On Wed, Oct 31, 2018 at 4:06 PM Vincent Chen <vincentc@...estech.com> wrote:
>
>   RISC-V permits each vendor to develop respective extension ISA based
> on RISC-V standard ISA. This means that these vendor-specific features
> may be compatible to their compiler and CPU. Therefore, each vendor may
> be considered a sub-architecture of RISC-V. Currently, vendors do not
> have the appropriate examples to add these specific features to the
> kernel. In this RFC set, we propose an infrastructure that vendor can
> easily hook their specific features into kernel. The first commit is
> the main body of this infrastructure. In the second commit, we provide
> a solution that allows dma_map_ops() to work without cache coherent
> agent support. Cache coherent agent is unsupported for low-end CPUs in
> the AndeStar RISC-V series. In order for Linux to run on these CPUs, we
> need this solution to overcome the limitation of cache coherent agent
> support. Hence, it also can be used as an example for the first commit.
>
>   I am glad to discuss any ideas, so if you have any idea, please give
> me some feedback.
>

I agree that we need a place for vendor-specific ISA extensions and
having vendor-specific directories is also good.

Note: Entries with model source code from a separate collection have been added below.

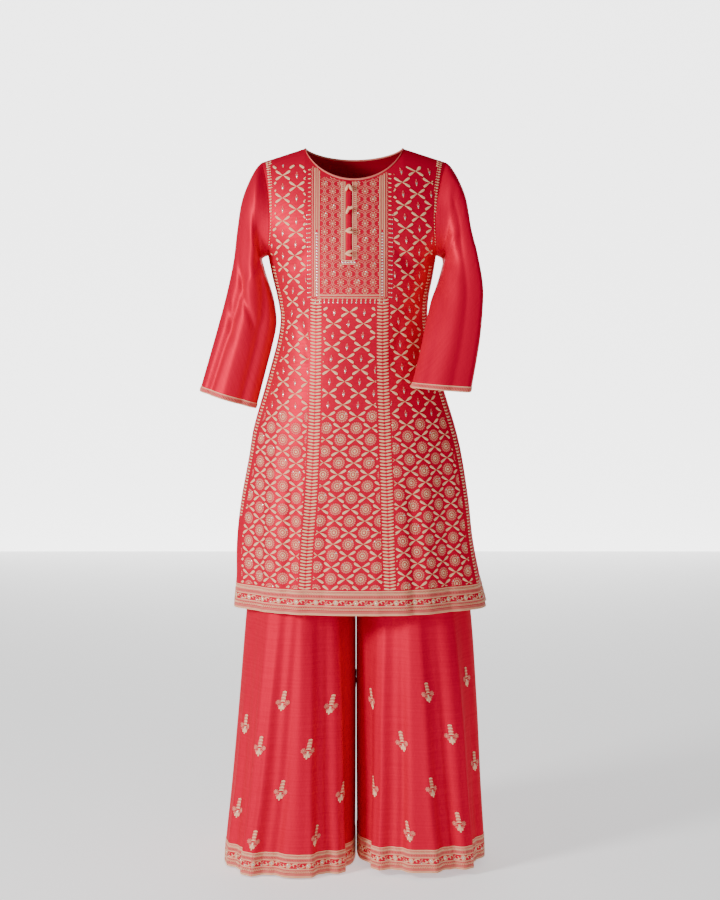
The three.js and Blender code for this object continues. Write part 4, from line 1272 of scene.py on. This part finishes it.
for stitch in (hanging, hanging_tip):
    yoke.append(stitch_row(BELOW_YOKE, stitch, -0.0680, 0.0760, 0.0092, YOKE_BOTTOM - 0.0012))
embroider("yoke_embroidery", yoke, ["yoke_panel"])

# Placket: a plain strip of the red cloth over the opening, a little arched across
STRIP_HALF = 0.0053
STRIP_GRID = (60, 7)
strip_s = np.broadcast_to(np.linspace(-STRIP_HALF, STRIP_HALF, STRIP_GRID[1]), STRIP_GRID)
strip_v = np.linspace(PLACKET_LINE + 0.0005, YOKE_CHART.v[-1], STRIP_GRID[0])[:, None]
strip_lift = 0.0014 + 0.0004 * np.cos(strip_s * 290)
strip_grid, strip_on = YOKE_CHART.at(strip_s, np.broadcast_to(strip_v, STRIP_GRID), strip_lift)
cloth("placket_strip", strip_grid[strip_on.all(1)], SILK, 1, ["placket"], thickness=0.0008)

# Sleeve trims: lines with slanted stitches between them, round each cuff
CUFF_COLUMNS = 541
CUFF_ROWS = [(line, LINE_PITCH, 0.0009), (line, LINE_PITCH, 0.0104), (rosy_line, LINE_PITCH, 0.0026),
             (rosy_line, LINE_PITCH, 0.0088), (slanted, 0.0032, 0.0057)]
for side, word in ((-1, "left"), (1, "right")):
    phi = np.linspace(-89.6, 269.6, CUFF_COLUMNS)
    if side > 0:
        phi = phi[::-1]
    stations = np.linspace(10, 8.9, 12)
    rows = sleeve(side, phi[None, :], stations[:, None])
    lengths = np.linalg.norm(np.diff(rows, axis=0), axis=2).mean(1)
    heights = np.concatenate([[0], lengths.cumsum()])
    arc = along_rows(rows)
    base = arc[:, CUFF_COLUMNS // 2]
    reach = max(base.max(), (arc[:, -1] - base).max())
    chart = Chart(rows, np.ones(rows.shape[:2], bool), base, heights, (-reach, reach))
    trim = [stitch_row(chart, stitch, -reach, reach, pitch, v) for stitch, pitch, v in CUFF_ROWS]
    embroider(f"cuff_embroidery_{word}", trim, [f"sleeve_trim_{word}"])

# Binding round the neck: a thin cord of thread on the upper edges of front and back
CORD = 0.0021
CORD_SIDES = 10
NECK_POINTS = 91
front_angle = np.linspace(-NECK_ANGLE, NECK_ANGLE, NECK_POINTS)
back_angle = np.linspace(NECK_ANGLE, -NECK_ANGLE, NECK_POINTS)[1:-1]
edge = np.concatenate([kurta(-1, front_angle, 2.0), kurta(1, back_angle, 2.0)])
below = np.concatenate([kurta(-1, front_angle, 1.985), kurta(1, back_angle, 1.985)])
onward = unit(edge - below)
along = unit(np.roll(edge, -1, 0) - np.roll(edge, 1, 0))
aside = unit(np.cross(along, onward))
spin = np.linspace(0, 2 * np.pi, CORD_SIDES, endpoint=False)[None, :, None]
cord = (edge + onward * (CORD + 0.0005))[:, None] + CORD * (
    onward[:, None] * np.cos(spin) + aside[:, None] * np.sin(spin))
cord = np.concatenate([cord, cord[:1]])
cord_uv = np.stack([np.repeat(np.arange(len(cord))[:, None] * 0.0025, CORD_SIDES, 1),
                    np.broadcast_to(np.arange(CORD_SIDES) / CORD_SIDES, cord.shape[:2])], -1)
binding = mesh_piece("neck_cord", cord.reshape(-1, 3), grid_faces(len(cord), CORD_SIDES, True)[:, ::-1],
                     uv=cord_uv.reshape(-1, 2), material=[ROSY])
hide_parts("neck_binding")

# Waistband of the sharara, just inside the kurta
BAND_THICKNESS = 0.0022
band_rises = (np.linspace(BAND_BOTTOM, BAND_TOP, 9) - KURTA_HEM) / (UNDERARM - KURTA_HEM)
band_angles = np.linspace(-90, 90, KURTA_COLUMNS)
band_front = kurta(-1, band_angles[None, :], band_rises[:, None])
band_back = kurta(1, band_angles[None, -2:0:-1], band_rises[:, None])
band = np.concatenate([band_front, band_back], 1)
band = band - grid_normals(band, True) * BAND_INSET
cloth("waistband_cloth", band, LINING, 1, ["waistband"], closed=True, thickness=BAND_THICKNESS)


# Potli buttons: a small ball between two leaning drops of thread
BALL_TURNS = 12
BALL_RINGS = 8
BALL_CAP = 0.02


def ball(centre, radii, lean):
    """Points and faces of an ellipsoid, leaning sideways by an angle in degrees."""
    u = np.linspace(0, 2 * np.pi, BALL_TURNS, endpoint=False)
    v = np.linspace(BALL_CAP, np.pi - BALL_CAP, BALL_RINGS)
    vv, uu = np.meshgrid(v, u, indexing="ij")
    shape = np.stack([radii[0] * np.sin(vv) * np.cos(uu), radii[0] * np.sin(vv) * np.sin(uu),
                      radii[1] * -np.cos(vv)], -1)
    c, s = math.cos(math.radians(lean)), math.sin(math.radians(lean))
    x, z = shape[..., 0] * c - shape[..., 2] * s, shape[..., 0] * s + shape[..., 2] * c
    points = np.stack([x, shape[..., 1], z], -1).reshape(-1, 3) + centre
    return points, grid_faces(BALL_RINGS, BALL_TURNS, True)


# Drops of each button: across and up from its middle, and how far the upper end leans left
BUTTON_DROPS = [
    [(-0.0036, -0.0012, -24), (0.0036, -0.0008, 24)],
    [(-0.0022, -0.0028, -24), (0.0036, 0.0022, -66)],
    [(-0.0004, 0.0030, -60), (0.0020, -0.0016, -98)],
    [(0.0008, 0.0026, -68), (-0.0004, -0.0026, -108)],
]
for k, drops in enumerate(BUTTON_DROPS):
    low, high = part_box(f"button_{k + 1}")
    middle = (np.array(low) + np.array(high)) / 2
    points, faces = [], []
    parts = [(middle + [0, 0.0002, 0.0034], (0.0024, 0.0024), 0)]
    for across_, up, lean in drops:
        parts.append((middle + [across_, -0.0018, up], (0.0030, 0.0074), lean))
    count = 0
    for centre, radii, lean in parts:
        some, quads = ball(centre, radii, lean)
        points.append(some)
        faces.append(quads + count)
        count += len(some)
    button = mesh_piece(f"potli_{k + 1}", np.concatenate(points), np.concatenate(faces),
                        uv=np.zeros((count, 2)), material=[CREAM])
    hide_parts(f"button_{k + 1}")

# Camera, stage and light
CAMERA_PLACE = (0.012, -4.0, -0.270)
CAMERA_DOWN = 4.85
LENS = 78.7
SENSOR_HEIGHT = 36.0
WHITE = (1.0, 1.0, 1.0, 1.0)
SKY_GLOW = 0.22

camera_data = bpy.data.cameras.new("camera")
camera_data.sensor_fit = "VERTICAL"
camera_data.sensor_height = SENSOR_HEIGHT
camera_data.lens = LENS
camera = bpy.data.objects.new("camera", camera_data)
camera.location = CAMERA_PLACE
camera.rotation_euler = (math.radians(90 - CAMERA_DOWN), 0.0, 0.0)
bpy.context.scene.collection.objects.link(camera)
bpy.context.scene.camera = camera

world = bpy.data.worlds.new("studio")
world.use_nodes = True
world.node_tree.nodes["Background"].inputs["Color"].default_value = WHITE
world.node_tree.nodes["Background"].inputs["Strength"].default_value = SKY_GLOW
bpy.context.scene.world = world


def area_light(name, place, target, size, energy):
    """A soft square lamp at a place, turned to a target."""
    data = bpy.data.lights.new(name, "AREA")
    data.energy = energy
    data.size = size
    lamp = bpy.data.objects.new(name, data)
    lamp.location = place
    lamp.rotation_euler = (Vector(target) - Vector(place)).to_track_quat("-Z", "Y").to_euler()
    bpy.context.scene.collection.objects.link(lamp)


SUIT_MIDDLE = (0, 0, -0.7)
area_light("key_lamp", (-2.8, -2.1, 0.6), SUIT_MIDDLE, size=0.8, energy=135)
area_light("fill_lamp", (1.2, -3.4, 0.0), SUIT_MIDDLE, size=1.6, energy=11)


def stage_plane(name, corners, colour, glow):
    """A flat piece of the studio, floor or backdrop, with a little light of its own."""
    mesh = bpy.data.meshes.new(name)
    mesh.from_pydata(corners, [], [(0, 1, 2, 3)])
    mesh.materials.append(plain_material(f"{name}_paper", colour, Roughness=0.85,
                                         Emission_Strength=glow, Emission_Color=WHITE))
    plane = bpy.data.objects.new(name, mesh)
    bpy.context.scene.collection.objects.link(plane)


FLOOR_REACH = 7.0
BACKDROP_AT = 4.6
BACKDROP_HALF = 2.0
BACKDROP_TOP = 1.3
PAPER = (0.90, 0.90, 0.90)
SQUARE = ((-1, -1), (1, -1), (1, 1), (-1, 1))
floor_corners = [(FLOOR_REACH * x, FLOOR_REACH * y, FLOOR) for x, y in SQUARE]
stage_plane("floor", floor_corners, PAPER, glow=0.7)
backdrop_corners = [(BACKDROP_HALF * x, BACKDROP_AT, FLOOR if up < 0 else BACKDROP_TOP)
                    for x, up in SQUARE]
stage_plane("backdrop", backdrop_corners, PAPER, glow=3.2)
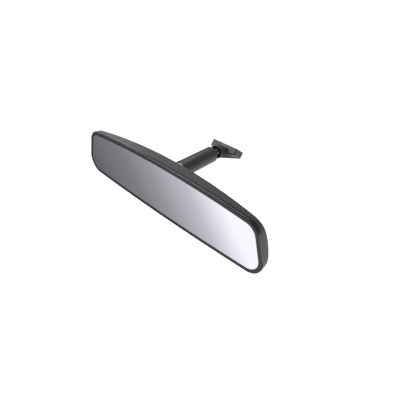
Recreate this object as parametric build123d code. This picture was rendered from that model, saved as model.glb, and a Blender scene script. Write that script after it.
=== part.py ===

What I don't support is the approach of having compile time selection
of vendor-specific ISA extension.

We should have runtime probing for compatible vendor-specific ISA
extension. Also, it should be possible to link multiple vendor-specific
SA extensions to same kernel image. This way we can have a single
kernel image (along with various vendor-specific ISA extensions) which
works on variety of targets/hosts.

As an example or runtime probing you can look at how IRQCHIP or
CLOCKSOURCE drivers are probed. The vendor-specific ISA extension
hooks should called in similar fashion.